Some 250 members of Indiana/Kentucky Council 962 from throughout the state, including Local 4011, rallied before the Jefferson County School Board met earlier this month to draw attention to the county’s poverty level wages, short-staffing and an increase in classroom responsibilities.

With contract negotiations set for the summer, members of Jefferson County Schools Local 4011 stood up and put the school board on notice that they are united and frustrated by issues that management arbitrarily change or brush aside.

Recently, the county proposed changing the work of bus monitors, instructional assistants and Head Start/Pre-K workers without consulting the union. Deciding to stand up for their rights, 47 employees recommitted to AFSCME or converted to full union membership during an emergency meeting of the local union to plan for upcoming labor-management committee meetings.

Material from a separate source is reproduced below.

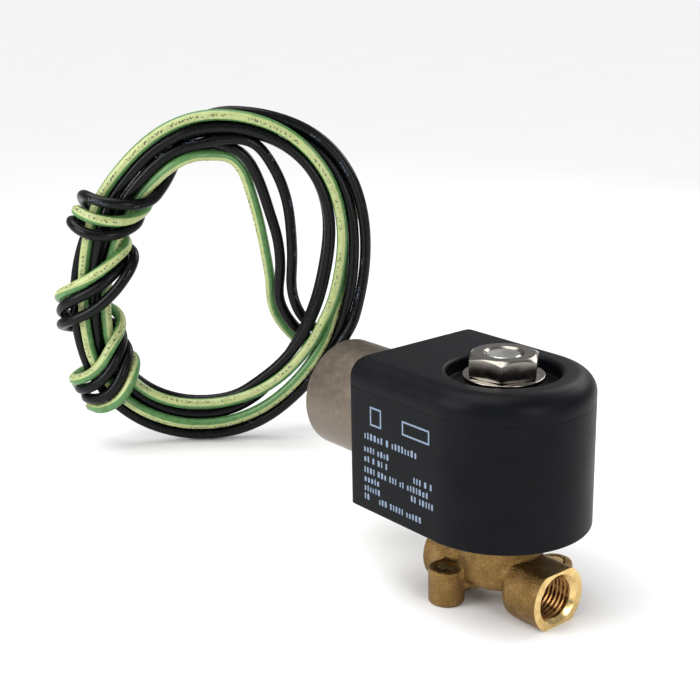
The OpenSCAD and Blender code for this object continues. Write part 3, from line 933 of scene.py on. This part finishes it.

After their rally, activists filled the school board meeting room, an overflow room and the lobby, chanting, “We’re out of the classrooms and into the street; organized workers can’t be beat.”

“It's not just money. It's about respect and dignity," said Sandy Mayes, a Local 4011 member and president of Jefferson County Association of Educational Support Personnel.

“I love my job,” said Rhonda Young, an instructional assistant for the county schools and Local 4011 member. “But right now, I have to say, financially, I can’t afford my job."

This is not the first time the union has rallied outside Jefferson County School offices to gain public attention over the school board’s negotiating priorities. If the county won’t listen to its workers, it most likely won’t be the last.